Sobadaki niyaz eve güzel, nefis bir koku salmıştı. Evde tek oturan kadın bir yandan pencerenin buğusunu silip yağmurun temposunu tutuyordu, bir yandan sobanın. Anında nasırlı kıvrak eller sobanın gözünde bulunan niyaza gerekli müdahaleyi yapıp yanmasını engelliyordu. Sonra dönüp pencere kenarına, yağmur eşliğinde, gidenleri düşünüyordu. Gidenler o kadar çoktu ki; yollar hep ileriye akıyordu ya da dönen hiç yoktu… buralarda böyleydi, her şey düşüncelerle yoğruluyordu. Düşündükçe azalacak gibiydi tüm acılar, hiç azalmıyordu oysa. Yağmur tuhaf bir hüzün getirmişti yüreğine… Sonra yağmuru delip geçen sızılı sesler işitti acılı ana. Korktu… Pencereyi açtı. Yağmur damlaları içeri damlıyordu, sesler ise netleşiyor. ‘Fıratttttt’ diye bir feryat işitti. Yığıldı pencere kenarına, bir fısıltı şeklinde sızlandı kadın: ‘wiyyyy lawominnn’ … sesler yakınlaştı. Baba bağırdı dışarıdan, sesi yağmuru delip geçti: “Xece yere bir yatak daha ser, Fırat bugün misafirimizdir.” Xece, yüreği yangın yeri Xece, serdi bir yatak daha yanı başına. Fıratı misafirdi evine son kez. Son kez aldı kucağına yavrusunu. Yatağın içinde, geceye saklanmış ağıtlar ses buldu tekrar. Üçüncü cenazesiydi Xece’nin; yollarla bağı kopmuştu böylelikle. Yolların artık ne getireceği ne götüreceği kimse kalmıştı. Tüm gidenleri düşündü; Fıratına sarılı şekilde mırıldandı zavallı yaşlı kadın: “wiyyyy lawominnnnnn”…

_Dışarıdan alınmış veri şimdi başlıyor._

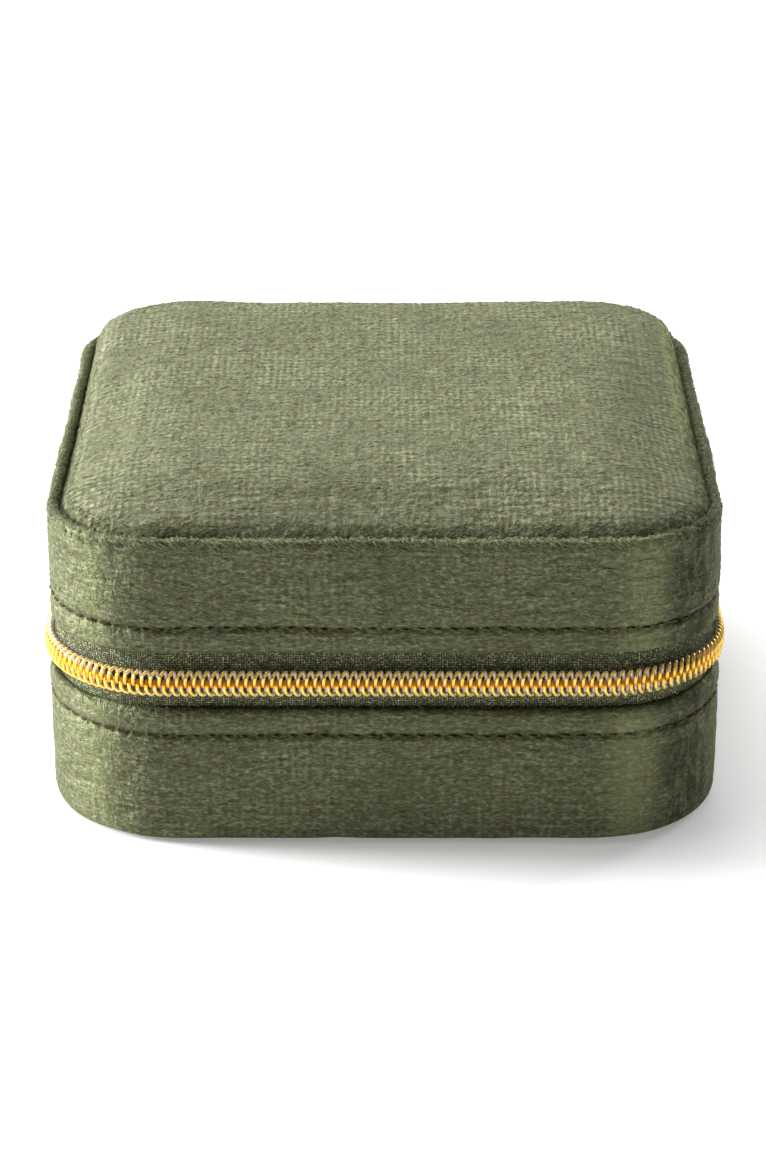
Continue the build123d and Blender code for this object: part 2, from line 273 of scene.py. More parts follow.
def tubes(paths, radius, sides=8):
    """Vertices and faces of round tubes along many paths; radius may differ from point to point."""
    count, points = paths.shape[:2]
    radius = np.broadcast_to(radius, (count, points))
    tangent = unit(np.gradient(paths, axis=1))
    steep = np.abs(tangent[..., 2:]) >= 0.9
    side = unit(np.cross(tangent, np.where(steep, (1.0, 0.0, 0.0), (0.0, 0.0, 1.0))))
    up = np.cross(side, tangent)
    angle = (np.arange(sides) * TAU / sides)[:, None]
    ring = side[:, :, None] * np.cos(angle) + up[:, :, None] * np.sin(angle)
    vertices = (paths[:, :, None] + ring * radius[:, :, None, None]).reshape(-1, 3)
    one = np.array(grid_faces(points, sides, close_columns=True))
    faces = (one[None] + (np.arange(count) * points * sides)[:, None, None]).reshape(-1, 4).tolist()
    for k in range(count):
        first = k * points * sides
        last = first + (points - 1) * sides
        faces.append(list(range(first, first + sides))[::-1])
        faces.append(list(range(last, last + sides)))
    return vertices, faces


# ---- Materials ----
class Nodes:
    """Small helper that adds nodes to a new material round its Principled shader."""

    def __init__(self, name, **constants):
        self.material = bpy.data.materials.new(name)
        self.material.use_nodes = True
        self.tree = self.material.node_tree
        self.shader = self.tree.nodes["Principled BSDF"]
        for socket, value in constants.items():
            self.shader.inputs[socket.replace("_", " ")].default_value = value

    def add(self, kind, inputs=None, **settings):
        node = self.tree.nodes.new(kind)
        for key, value in settings.items():
            setattr(node, key, value)
        for key, value in (inputs or {}).items():
            self.put(node.inputs[key], value)
        return node

    def put(self, socket, value):
        if isinstance(value, bpy.types.NodeSocket):
            self.tree.links.new(value, socket)
        else:
            socket.default_value = value

    def cloth(self, along=1.0, across=1.0):
        """Place on the flat cloth in metres, stretched for streaks."""
        return self.stretched(self.add("ShaderNodeUVMap", uv_map="Cloth").outputs["UV"], along, across, 1.0)

    def place(self, x=1.0, y=1.0, z=1.0):
        """Place on the object in metres, stretched for streaks."""
        return self.stretched(self.add("ShaderNodeTexCoord").outputs["Object"], x, y, z)

    def stretched(self, place, *scale):
        return self.add("ShaderNodeMapping", {"Vector": place, "Scale": scale}).outputs["Vector"]

    def painted(self, label):
        """Value that paint() gave the vertices."""
        return self.add("ShaderNodeAttribute", attribute_name=label).outputs["Fac"]

    def noise(self, vector, size, detail=2.0, roughness=0.5, distortion=0.0):
        """Noise whose features are about size metres across."""
        inputs = {"Vector": vector, "Scale": 1.0 / size, "Detail": detail, "Roughness": roughness,
                  "Distortion": distortion}
        return self.add("ShaderNodeTexNoise", inputs).outputs["Fac"]

    def waves(self, vector, pitch, direction, wander):
        """Rows of the given pitch in metres, which wander by the given amount."""
        inputs = {"Vector": vector, "Scale": TAU / 20 / pitch, "Distortion": wander, "Detail": 2.0,
                  "Detail Scale": 1.5}
        return self.add("ShaderNodeTexWave", inputs, bands_direction=direction).outputs["Fac"]

    def math(self, operation, a, b=0.0, clamp=False):
        node = self.add("ShaderNodeMath", operation=operation, use_clamp=clamp)
        self.put(node.inputs[0], a)
        self.put(node.inputs[1], b)
        return node.outputs[0]

    def times(self, a, b):
        return self.math("MULTIPLY", a, b)

    def share(self, part, a, b):
        """The given part of a and the rest of b."""
        return self.math("ADD", self.times(a, part), self.times(b, 1 - part))

    def spread(self, value, low, high, to_low=0.0, to_high=1.0):
        """Value mapped from the range low to high, and clamped."""
        inputs = {"Value": value, "From Min": low, "From Max": high, "To Min": to_low, "To Max": to_high}
        return self.add("ShaderNodeMapRange", inputs).outputs["Result"]

    def mix(self, factor, a, b, blend="MIX"):
        node = self.add("ShaderNodeMix", data_type="RGBA", blend_type=blend)
        self.put(node.inputs["Factor"], factor)
        self.put(node.inputs["A"], a)
        self.put(node.inputs["B"], b)
        return node.outputs["Result"]

    def ramp(self, value, *stops):
        """Colour ramp through (position, colour) stops in rising order."""
        node = self.add("ShaderNodeValToRGB", {"Fac": value})
        elements = node.color_ramp.elements
        while len(elements) < len(stops):
            elements.new(0.5)
        for index, (position, color) in enumerate(stops):
            elements[index].position = position
            elements[index].color = color
        return node.outputs["Color"]

    def bump(self, height, distance, strength=1.0, normal=None):
        inputs = {"Height": height, "Distance": distance, "Strength": strength}
        if normal is not None:
            inputs["Normal"] = normal
        return self.add("ShaderNodeBump", inputs).outputs["Normal"]

    def finish(self, color, roughness, normal=None):
        """Join the shader's main inputs, and hand over the material."""
        self.put(self.shader.inputs["Base Color"], color)
        self.put(self.shader.inputs["Roughness"], roughness)
        if normal is not None:
            self.put(self.shader.inputs["Normal"], normal)
        return self.material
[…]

BİR İNSAN ÖLÜRKEN DOĞAN İNSANLAR
Yaşamdır, zordur. Kadın olup yaşamak çok daha zordur. Hele bir de Kürt kadınsanız zorluğunuza zorluk eklenir. Seçme şansınız pek yoktur: Çünkü kayıtlarda var olmayan sıcak bir savaşın içinde doğmuşsunuzdur ve bu sıcak savaşa yeni tanıklar doğuracaksınızdır istemeden. Şimdilerde 20’li yaşlarında olan 90 kuşağı yaşanan sıcak savaşın birer sonucu belki de. Bir savaşın eşiğinde doğmuş, çocuklukta hiç yaşanmayacak şeyleri yaşamış bir kuşak. Evde konuşulurken düşüncesi dahi alınmaya gerek görülmeyen bu çocuklar, birçok yetişkinin söyleyemeyeceği ve hatta düşünemeyeceği cevaplar veriyorlar, içinde bulundukları bu sıcak savaşa. Evrensel Basım Yayın’dan çıkan “Ben Bir Taşım” kitabıyla Müge Tuzcuoğlu bu cevapları ele almış. Ve kitabın ilk paragrafında bulunan bir cümle her şeyi özetliyor: “Kürtçe, bu toprakları mesken etmiş insanların ilklerinden; 90 yıl önceki katliamlar, bin yıl öncesinin çatışmalarından; bugünkü taş, otuz yıl öncesinin ilk kurşunundan bağımsız değil yani”. Ve barış elbet tüm bu yaşananlardan, verilmiş mücadelelerden bağımsız olmayacak. Çocuklar barışın tüm bunların bir sonucu olmasını umuyor; ellerine aldıkları her taşla aslında barışı örüyorlar. Kendilerini duymayan bu sisteme seslerini duyurmaya çalışıyorlar. Başarırlar mı bilinmez; ama hepsinin korkusu bunları başaramamak durumunda tekrar 90’ların yaşanması. Onlar artık ölüm istemiyor: Çünkü onlar “bir insan ölürken doğan insanlar”. Onlar bu savaşın sonucunu da yaşamak zorunda kalan kuşak. Kimisinin babası öldürülmüş, kimisinin abisi; kimisi içerde kalmış aylarca, kimisi arkadaşını o koğuşta tek bıraktığı için kahrolmuş… Yani sizin anlayacağınız bu çocuklar içerde ya da dışarıda aynı zindanı yaşamışlar. 13 KURŞUNLU ÇOCUK BEDENLERİ
Kitapta bir çocuk dönüp soruyor yazarımıza: “bir insanın vücudundan 12 tane kurşun çıkartılır mı Müge abla ya…”, babasının vücudundan 12 tane kurşun çıkarılmış. Peki, olamaz mı? Öyle bir olur ki; küçücük bedenlere on üç kurşun sığdırmış zihniyet, bir yetişkinin bedenine on iki kurşunu niye sığdırmasın ki… Ne tuhaf değil mi; diğer ülkelerde bir kişinin ölmesi ya da öldürülmesi ülkeyi ayağa kaldırırken, bizde gidenlerin sayısı bilinmiyor…SİZ HİÇ YOLLARDAN BİR ÖLÜM HABERİ BEKLEDİNİZ Mİ?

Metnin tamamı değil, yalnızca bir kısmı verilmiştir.